Low-temperature SCR of NO x with NH 3 over activated carbon fiber composite-supported metal oxides

Abstract

In previous works, the authors were involved in the preparation and optimization of Nomex-based activated carbon fibers (ACFs) monoliths and their use as catalytic supports of manganese oxides for the selective catalytic reduction (SCR) of NO x with NH 3 at low temperature. Thus, a low density monolith made of carbonized Nomex™ rejects was fabricated and submitted to different surface conditioning treatments in order to maximize the dispersion and loading of manganese oxides which were highly active in the SCR process. In order to complete the study, in this work different carbon fibers were used to fabricate the monolithic support, and the catalytic activity of the derived manganese oxide-based catalysts was analyzed and compared to that of the standard Nomex™-supported catalyst.
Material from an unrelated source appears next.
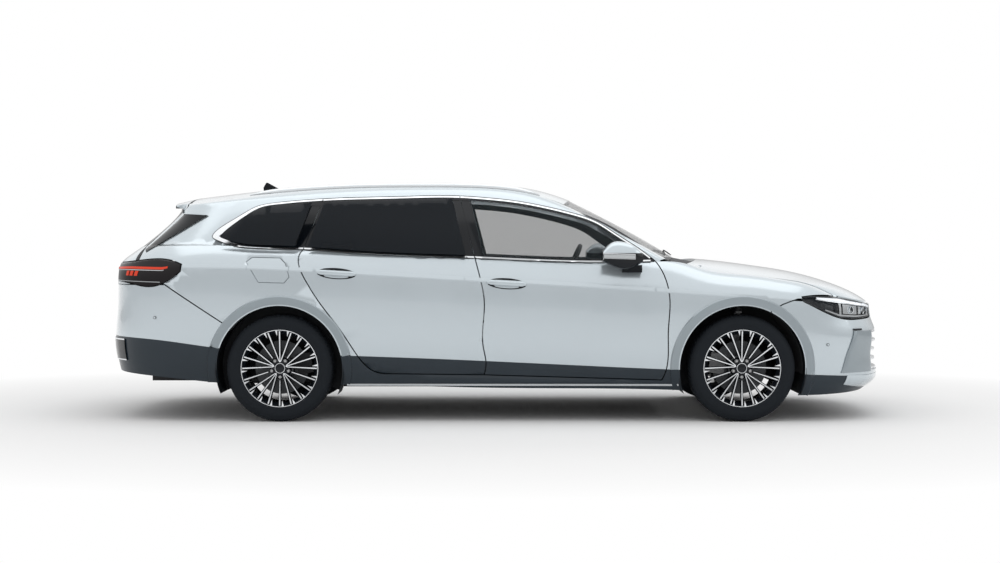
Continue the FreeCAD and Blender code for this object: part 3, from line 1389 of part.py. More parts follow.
def spoke(turn, start_radius, inner_wide, outer_wide):
    """One spoke standing up from the hub to the barrel, leaning out at the hub, turned round the axle."""
    end_radius = BEAD - 10
    points = [Vec(start_radius, FACE + 12, 0), Vec(end_radius, rim_half - 34, 0),
              Vec(end_radius, rim_half - 5, 0),
              Vec(start_radius, FACE + 44, 0)]
    side_face = Part.Face(Part.makePolygon(points + points[:1]))
    solid = side_face.extrude(Vec(0, 0, outer_wide))
    solid.translate(Vec(0, 0, -outer_wide / 2))
    solid.rotate(Vec(0, 0, 0), Vec(0, 1, 0), -90 + turn)
    return solid


spokes = []
for group in range(SPOKE_GROUPS):
    middle = group * 360 / SPOKE_GROUPS
    for side in (-18, 0, 18):
        spokes.append(spoke(middle + side, 46, 12, 12))
    spokes.append(spoke(middle + 36, 70, 12, 12))
rim = barrel.fuse([hub_pad, hat, disc] + spokes)
rim = only_solid(rim.cut(bore))

# Exhaust, dashboard, seats and steering wheel

pipe_radius = size("pipe_radius")
PIPE_Z = floor_z + 34
pipe = cylinder((fwd(-560), 0, PIPE_Z), (aft(380), 0, PIPE_Z), pipe_radius)
silencer = box((aft(-900), -330, REAR_FLOOR_Z - 130), (aft(-560), 330, REAR_FLOOR_Z - seal_gap))
link = cylinder((aft(380), 0, PIPE_Z), (aft(240), 0, PIPE_Z - 58), pipe_radius)
under = cylinder((aft(244), 0, PIPE_Z - 58), (aft(-600), 0, PIPE_Z - 40), pipe_radius)
exhaust = only_solid(pipe.fuse([link, under, silencer]))
DASH_HALF = half_width - 211
dash_face = polygon((FIREWALL_X - seal_gap, 930), (FIREWALL_X - seal_gap, 610), (fwd(-720), 560),
                    (fwd(-840), 640),
                    (fwd(-872), 790), (fwd(-850), 900), (fwd(-760), 965), (fwd(-600), 965))
dashboard = prism(dash_face, -DASH_HALF, DASH_HALF)
console = box((fwd(-1480), -95, floor_top + 110 + seal_gap), (fwd(-800), 95, 560 + lift))
dashboard = only_solid(dashboard.fuse(console))
WHEEL_CENTRE = Vec(fwd(-1001), 370, 927 + lift)
WHEEL_LEAN = 23
wheel_radius = size("steering_wheel_radius")
grip_radius = size("steering_rim_radius")
steer_axis = Vec(-math.cos(math.radians(WHEEL_LEAN)), 0, math.sin(math.radians(WHEEL_LEAN)))
steering_wheel = Part.makeTorus(wheel_radius - grip_radius, grip_radius, WHEEL_CENTRE, steer_axis)
boss = Part.makeCylinder(62, 44, WHEEL_CENTRE - steer_axis * 34, steer_axis)
up = Vec(steer_axis.z, 0, -steer_axis.x)
arms = []
for direction in (Vec(0, 1, 0), Vec(0, -1, 0), up * -1):
    start = WHEEL_CENTRE + direction * 20
    arms.append(Part.makeCylinder(14, wheel_radius - grip_radius - 20, start - steer_axis * 8, direction))
column = Part.makeCylinder(16, 92, WHEEL_CENTRE - steer_axis * 120, steer_axis)
steering_wheel = only_solid(steering_wheel.fuse([boss, column] + arms))
column_bore = Part.makeCylinder(16 + seal_gap, 300, WHEEL_CENTRE - steer_axis * (120 + seal_gap), steer_axis)
shroud = Part.makeCylinder(40, 90, WHEEL_CENTRE - steer_axis * 150, steer_axis)
dashboard = only_solid(dashboard.fuse(shroud).cut(column_bore))

SEAT_Y = 370
seat_width = size("seat_width")
SEAT_BASE = 330 + lift


def seat_shape(x, wide, y, low, cushion_long, back_lean, cushion_top, back_top, rest):
    """A seat: cushion, leaning back and one headrest for each centre in rest."""
    cushion = box((x, y - wide / 2, low), (x + cushion_long, y + wide / 2, cushion_top))
    back_face = Part.Face(Part.makePolygon([Vec(x + 40, 0, low + 30), Vec(x - 90, 0, low + 30),
                                            Vec(x - 90 - back_lean, 0, back_top),
                                            Vec(x - back_lean, 0, back_top),
                                            Vec(x + 40, 0, cushion_top - 5), Vec(x + 40, 0, low + 30)]))
    back = back_face.extrude(Vec(0, wide, 0))
    back.translate(Vec(0, y - wide / 2, 0))
    parts = [back]
    for centre in rest:
        parts.append(box((x - 95 - back_lean, centre - 125, back_top - 10),
                         (x - 15 - back_lean, centre + 125, back_top + 150)))
    return only_solid(cushion.fuse(parts))


REAR_SEAT_BASE = REAR_FLOOR_Z + 31
front_seat = seat_shape(fwd(-1530), seat_width, SEAT_Y, SEAT_BASE, 500, 150, 500 + lift, 1000 + lift,
                        [SEAT_Y])
rear_seat = seat_shape(aft(430), 1240, 0, REAR_SEAT_BASE, 480, 110, 540 + lift, 1010 + lift, [-360, 360])
rail_blocks = []
for side in (1, -1):
    for offset in (-190, 190):
        centre = side * SEAT_Y + offset
        rail_blocks.append(box((fwd(-1500), centre - 18, floor_top - 4),
                               (fwd(-1080), centre + 18, SEAT_BASE - seal_gap)))
for low_y, high_y in ((-560, -120), (120, 560)):
    rail_blocks.append(box((aft(400), low_y, floor_top - 4), (aft(880), high_y, REAR_SEAT_BASE - seal_gap)))
for side in (1, -1):
    low_y, high_y = sorted((side * (arm_low - 18), side * (arm_low - 6)))
    rail_blocks.append(box((fwd(-462) + 2, low_y, 880 + lift),
                           (BONNET_AXIS_X + 9, high_y, BONNET_AXIS_Z + 9)))
    rail_blocks.append(cylinder((BONNET_AXIS_X, side * (arm_low - 16), BONNET_AXIS_Z),
                                (BONNET_AXIS_X, side * arm_high, BONNET_AXIS_Z), BONNET_PIN))
floor_pan = only_solid(floor_pan.fuse(rail_blocks))
floor_pan = only_solid(floor_pan.cut([body_side, mirrored(body_side)]))


def placed_wheel(shape, axle_x, side):
    """A wheel piece moved to its axle, mirrored on the right."""
    result = shape.copy() if side > 0 else mirrored(shape)
    result.translate(Vec(axle_x, side * track_half, axle_height))
    return result


for end, axle_x in (("front", front_axle), ("rear", rear_axle)):
    for name, side in (("left", 1), ("right", -1)):
        piece("rim_%s_%s" % (end, name), placed_wheel(rim, axle_x, side))
        piece("tyre_%s_%s" % (end, name), placed_wheel(tyre, axle_x, side))

piece("floor_pan", floor_pan)
piece("engine", engine)
piece("front_subframe", subframe)
both_sides("knuckle", knuckle)
piece("rear_axle", rear_axle_shape)
piece("exhaust", exhaust)
piece("dashboard", dashboard)
piece("steering_wheel", steering_wheel)
pair("front_seats", front_seat)
piece("rear_seat", rear_seat)
piece("body_side_left", body_side)
piece("body_side_right", mirrored(body_side_flap))
piece("fuel_flap", fuel_flap)
both_sides("front_door", front_door)
both_sides("rear_door", rear_door)
both_sides("front_door_glass", front_glass)
both_sides("rear_door_glass", rear_glass)
pair("quarter_glass", quarter_glass)
both_sides("mirror", mirror)
pair("roof_rails", rail)
piece("roof_fin", fin)

pair("fenders", fender)
piece("roof", roof)
piece("windscreen", windscreen)
piece("bonnet", bonnet)
piece("cowl_panel", cowl)
piece("front_bumper", front_bumper)
piece("grille", grille)
pair("headlamps", headlamp)
piece("rear_bumper", rear_bumper)
pair("tail_lamps", tail_lamp)
pair("tailgate_lamps", gate_lamp)
piece("tailgate", tailgate)
piece("tailgate_glass", back_glass)

doc.recompute()
for item in doc.Objects:
    if "Invalid" in item.State or "Error" in item.State:
        raise RuntimeError("%s: %s" % (item.Label, item.State))
for feature in PIECES:
    if feature.Shape.isNull() or not feature.Shape.isValid():
        raise RuntimeError("%s has no valid shape" % feature.Label)
os.makedirs("parts", exist_ok=True)
for feature in PIECES:
    feature.Shape.exportStep("parts/%s.step" % feature.Label)
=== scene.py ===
"""A station wagon: painted panels, glass, wheels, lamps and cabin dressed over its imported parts.

Body lines are worked out in millimetres, as the car's drawings are, and meshes are made in metres.
The frame is +X forward, +Y left, +Z up, with the origin on the ground under the middle of the car.
"""

import json
import logging
import math
from collections.abc import Callable, Sequence
from dataclasses import dataclass
from enum import Enum

import bmesh
import bpy
import numpy as np
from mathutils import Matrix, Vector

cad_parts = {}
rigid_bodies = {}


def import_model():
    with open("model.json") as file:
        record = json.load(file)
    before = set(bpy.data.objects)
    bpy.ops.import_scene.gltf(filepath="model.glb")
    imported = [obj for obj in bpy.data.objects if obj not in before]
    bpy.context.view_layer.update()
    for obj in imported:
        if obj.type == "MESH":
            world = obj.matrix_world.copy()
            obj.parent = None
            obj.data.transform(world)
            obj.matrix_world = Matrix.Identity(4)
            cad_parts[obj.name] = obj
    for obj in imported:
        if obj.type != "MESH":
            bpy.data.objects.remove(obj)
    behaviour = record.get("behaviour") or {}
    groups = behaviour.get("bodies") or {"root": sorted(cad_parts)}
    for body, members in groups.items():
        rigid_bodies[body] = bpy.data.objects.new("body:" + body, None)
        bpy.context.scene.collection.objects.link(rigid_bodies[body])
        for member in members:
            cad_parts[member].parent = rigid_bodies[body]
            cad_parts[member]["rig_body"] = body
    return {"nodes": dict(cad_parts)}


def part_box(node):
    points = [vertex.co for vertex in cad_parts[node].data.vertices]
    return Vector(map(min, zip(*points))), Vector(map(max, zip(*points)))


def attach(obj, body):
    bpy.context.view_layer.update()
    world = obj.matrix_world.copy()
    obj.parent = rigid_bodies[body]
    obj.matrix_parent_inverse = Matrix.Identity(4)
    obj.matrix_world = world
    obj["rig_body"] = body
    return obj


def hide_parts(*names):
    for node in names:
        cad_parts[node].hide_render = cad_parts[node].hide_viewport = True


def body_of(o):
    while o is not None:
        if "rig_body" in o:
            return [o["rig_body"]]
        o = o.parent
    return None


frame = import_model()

log = logging.getLogger("station_wagon")

Array = np.ndarray
MM = 0.001
FRONT_AXLE = 1503.5
REAR_AXLE = -1337.5
HALF_WIDTH = 926.0
NOSE_X = 2458.5
TAIL_X = -2458.5
AXLE_HEIGHT = 328.0
TRACK_HALF = 788.0
NOSE_POWER = 3.2
TAIL_POWER = 4.0


def fwd(distance: float) -> float:
    """A station measured from the front axle."""
    return FRONT_AXLE + distance


def aft(distance: float) -> float:
    """A station measured from the rear axle."""
    return REAR_AXLE + distance


def mix(start: Array, end: Array, part: Array) -> Array:
    """The value a part of the way from start to end."""
    return start + (end - start) * part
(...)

These fibers were coal Pitch-, Rayon-, PAN-, and phenolic Resin-based carbon fibers. Additionally, catalysts based on other metal oxides (nickel, chromium, vanadium and iron) were prepared via equilibrium adsorption (EA) and pore volume impregnation (PVI) of the strategically modified supports, in an attempt to surpass the catalytic performance of the already highly active manganese oxide-based catalysts and to tackle one of the main drawbacks for the utilization of these catalysts under practical conditions; the SO 2 deactivation. For all the prepared catalysts the following parameters were evaluated at a standard reaction temperature of 150 °C: catalytic activity, selectivity, extent of support gasification, H 2O inhibition and SO 2 deactivation. Additionally temperature programmed desorption (TPD) of NO was conducted on specific samples in order to analyze the different adsorption modes of NO on the catalyst surface. All this research procedure has eventually derived in the selection of a catalyst (Nomex™ rejects-based activated carbon fiber composite (ACFC) supported iron oxides) which constitutes a compromise between high catalytic performance and moderate SO 2 deactivation.